Between the seventh and fourteenth years is also the time to foster the sense for beauty. It is through this sense that we grasp symbolic meaning. But most important is that the child is not burdened with abstract concepts; what is taught should have a direct connection with life. The spirit of nature, in other words the facts themselves existing behind the sense-perceptible, must have spoken to the child; it should have a natural appreciation of things before abstract theories are introduced, which should only be done after puberty. There is no need for concern that things learnt may be forgotten once school days are over; what matters is that what is taught bears fruit and forms the character. What the child has inwardly experienced it will also retain; details may vanish but the essential, the universal, will remain and will grow.
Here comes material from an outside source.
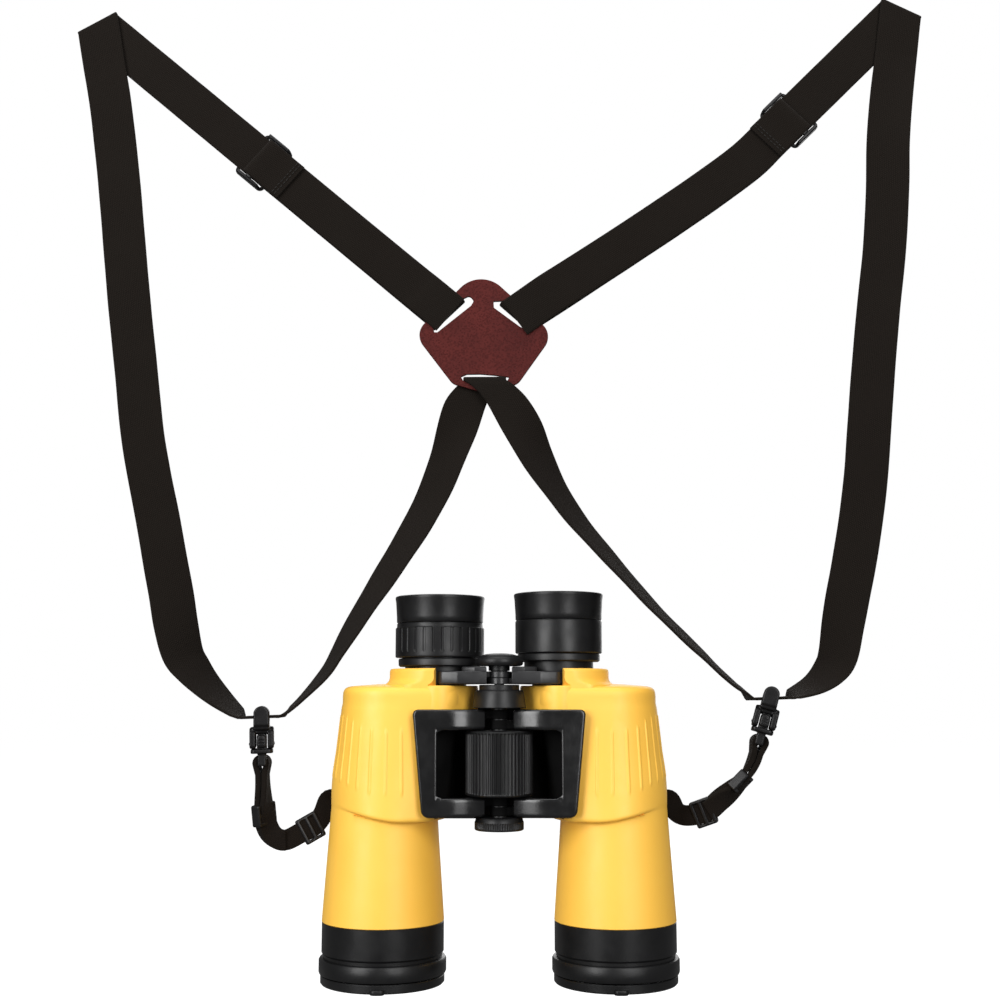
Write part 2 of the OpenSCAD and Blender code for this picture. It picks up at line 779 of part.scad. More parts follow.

No education can be conducted without a religious foundation; without religion a school is an illusion. Even Haeckel's Riddle of the Universe contains religion. No theory can ever replace religion, nor can a history of religion. A person who is basically of a religious disposition, who has deep conviction, will also be able to convey religion. The spirit that lives in the world also lives in humans. The teacher must feel that he or she belongs to a spiritual world-order from which a mission is received.

There is a saying that a person's character is formed partly by study and partly by life. But school and education should not be something apart from life. Rather should it be said that a person's character will be rightly formed when study is also life.